Le sommet Inde-Australie était porteur de beaucoup de symboles. Ce qui est vraiment intrigant, c’est de voir comment les collaborateurs du Premier Ministre Modi ont pu être indiscrets en programmant un tel événement alors même que les tensions se répercutaient en cascade dans l’Himalaya ! Peut-on concevoir que le Secrétaire d’État américain (et ancien directeur de la CIA) Mike Pompeo ait promu l’idée ?
Aujourd’hui, Hong Kong a été le terrain de jeu des « Five Eyes ». De l’avis général, les services de renseignement australiens ont été à l’avant-garde de l’opération de renseignement menée par les « Five Eyes » pour semer la pagaille à Hong Kong. Le porte-parole du Ministère chinois des Affaires Étrangères y a fait de nombreuses références ces derniers jours. En voici quelques extraits :
« Nous exhortons la partie américaine à comprendre la situation, à respecter le droit international et les normes fondamentales des relations internationales, à cesser de s’immiscer dans les affaires de Hong Kong par quelque moyen que ce soit… Sinon, la Chine réagira fortement et les États-Unis en supporteront toutes les conséquences… La raison pour laquelle M. Pompeo et ses semblables font tant de bruit à propos de la loi (récemment promulguée pour Hong Kong) est qu’ils ne pourront pas mettre en péril la souveraineté et la sécurité de la Chine de manière aussi imprudente et incontrôlée qu’auparavant. La loi est comme une porte anti-effraction pour Hong Kong ».
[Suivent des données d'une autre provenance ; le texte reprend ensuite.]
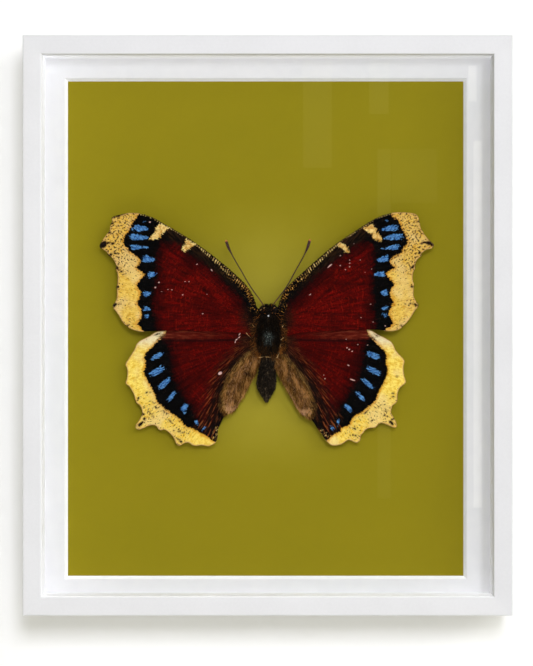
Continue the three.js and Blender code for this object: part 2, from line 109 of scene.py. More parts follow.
def sweep(bm, route, radii, sides):  # a round tube along a route, closed at both ends
    stations = []
    for index, point in enumerate(route):
        ahead = Vector(route[min(index + 1, len(route) - 1)]) - Vector(route[max(index - 1, 0)])
        turned = ahead.to_track_quat("Z", "Y").to_matrix().to_4x4()
        stations.append(Matrix.Translation(point) @ turned @ Matrix.Scale(radii[index], 4))
    ring = bmesh.ops.create_circle(bm, cap_ends=True, segments=sides, radius=1)["verts"]
    bmesh.ops.transform(bm, matrix=stations[0], verts=ring)
    cap = ring[0].link_faces[0]
    for before, after in zip(stations, stations[1:]):
        grown = bmesh.ops.extrude_face_region(bm, geom=[cap])["geom"]
        cap = next(item for item in grown if isinstance(item, bmesh.types.BMFace))
        bmesh.ops.transform(bm, matrix=after @ before.inverted(), verts=cap.verts[:])


def strand(segments, bend):  # one tapered hair along +z, one unit long and one wide at its root
    bm = bmesh.new()
    bmesh.ops.create_cone(bm, cap_ends=True, segments=3, radius1=0.5, radius2=0.08, depth=1)
    bmesh.ops.translate(bm, vec=(0, 0, 0.5), verts=bm.verts)
    for cut in range(1, segments):
        geometry = bm.verts[:] + bm.edges[:] + bm.faces[:]
        bmesh.ops.bisect_plane(bm, geom=geometry, plane_co=(0, 0, cut / segments), plane_no=(0, 0, 1))
    for vert in bm.verts:
        vert.co.x += bend * vert.co.z ** 2
    bmesh.ops.triangulate(bm, faces=bm.faces)
    return bm


def copies(name, template, places, tones):  # one mesh of the template at every place, with a tone for each
    shape = np.array([vert.co for vert in template.verts])
    corners = np.array([[vert.index for vert in face.verts] for face in template.faces])
    template.free()
    turns = np.array([[list(row) for row in place] for place in places])
    points = np.einsum("nij,vj->nvi", turns[:, :3, :3], shape) + turns[:, None, :3, 3]
    faces = corners[None] + (np.arange(len(places)) * len(shape))[:, None, None]
    mesh = bpy.data.meshes.new(name)
    mesh.from_pydata(points.reshape(-1, 3), [], faces.reshape(-1, 3))
    mesh.attributes.new("tone", "FLOAT", "POINT").data.foreach_set("value", np.repeat(tones, len(shape)))
    mesh.attributes.new("tip", "FLOAT", "POINT").data.foreach_set("value", np.tile(shape[:, 2], len(places)))
    return mesh


def hairPlace(root, direction, length, width):  # where a strand stands, with a random roll
    turned = Vector(direction).to_track_quat("Z", "Y").to_matrix().to_4x4()
    roll = Matrix.Rotation(dice.uniform(0, math.tau), 4, "Z")
    return Matrix.Translation(root) @ turned @ roll @ Matrix.Diagonal((width, width, length, 1))


# Lines and areas on the plan, as numpy arrays of points
def smoothLine(points, steps, closed=True):
    line = np.array(points, float)
    before, after = np.roll(line, 1, 0), np.roll(line, -1, 0)
    if not closed:
        before[0], after[-1] = line[0], line[-1]
    along = after - before
    along /= np.linalg.norm(along, axis=1)[:, None]
    count = len(line) if closed else len(line) - 1
    made = []
    for index in range(count):
        start, end = line[index], line[(index + 1) % len(line)]
        reach = np.linalg.norm(end - start)
        for step in range(steps):
            t = step / steps
            made.append(
                (2 * t ** 3 - 3 * t ** 2 + 1) * start + (t ** 3 - 2 * t ** 2 + t) * reach * along[index]
                + (3 * t ** 2 - 2 * t ** 3) * end + (t ** 3 - t ** 2) * reach * along[(index + 1) % len(line)])
    if not closed:
        made.append(line[-1])
    return np.array(made)


def nearest(line, points, closed=True):  # the distance to a line, the nearest point on it and how far along that is
    starts = np.array(line, float)
    ends = np.roll(starts, -1, 0)
    if not closed:
        starts, ends = starts[:-1], ends[:-1]
    best = np.full(len(points), 1e9)
    place = np.zeros((len(points), 2))
    along = np.zeros(len(points))
    passed = 0.0
    for start, end in zip(starts, ends):
        edge = end - start
        length = math.hypot(*edge)
        share = np.clip((points - start) @ edge / length ** 2, 0, 1)
        found = start + share[:, None] * edge
        distance = np.hypot(*(points - found).T)
        closer = distance < best
        best[closer] = distance[closer]
        place[closer] = found[closer]
        along[closer] = passed + share[closer] * length
        passed += length
    return best, place, along


def inside(loop, points):
    starts = np.array(loop, float)
    within = np.zeros(len(points), bool)
    for (ax, ay), (bx, by) in zip(starts, np.roll(starts, -1, 0)):
        if ay != by:
            crosses = (ay > points[:, 1]) != (by > points[:, 1])
            within ^= crosses & (points[:, 0] < (bx - ax) * (points[:, 1] - ay) / (by - ay) + ax)
    return within


def signed(loop, points):  # the distance to a closed line, positive inside it
    distance = nearest(loop, points)[0]
    return np.where(inside(loop, points), distance, -distance)


def spots(ellipses, points, blunt=2.0, taper=0.0):  # about the distance into the nearest of some ellipses
    best = np.full(len(points), -9.0)
    for x, y, length, width, angle in ellipses:
        turn = math.radians(angle)
        over = points - (x, y)
        u = over[:, 0] * math.cos(turn) + over[:, 1] * math.sin(turn)
        v = over[:, 1] * math.cos(turn) - over[:, 0] * math.sin(turn)
        v /= 1 - taper * np.clip(u / length, -1, 1)
        best = np.maximum(best, (1 - (np.abs(u / length) ** blunt + np.abs(v / width) ** blunt) ** (1 / blunt)) * width)
    return best


def ease(value, low, high):
    share = np.clip((value - low) / (high - low), 0, 1)
    return share * share * (3 - 2 * share)


# Making materials
def tone(red, green, blue):  # a colour as the screen shows it, as the linear values that Blender mixes
    shares = [value / 255 for value in (red, green, blue)]
    return (*[s / 12.92 if s <= 0.04045 else ((s + 0.055) / 1.055) ** 2.4 for s in shares], 1)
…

Hélas, les médias ont fait état de liens entre les agences de sécurité indiennes et les opérations secrètes occidentales menées à Hong Kong pour déstabiliser la Chine. L’Inde n’appartient pas aux « Five Eyes » et, par conséquent, la véracité de ces rapports est peut-être discutable. Mais ils créent des perceptions erronées.
Un de ces rapports dit en fait que des établissements commerciaux de la communauté florissante des NRI [Non-Resident Indians, la diaspora indienne, NdT] à Hong Kong ont été utilisés à mauvais escient comme lieu secret pour des réunions avec les étudiants-manifestants en furie. Au moins une chaîne de télévision indienne a dépêché une équipe de Delhi jusqu’à Hong Kong pour rapporter les manifestations anti-chinoises jusque dans nos salons.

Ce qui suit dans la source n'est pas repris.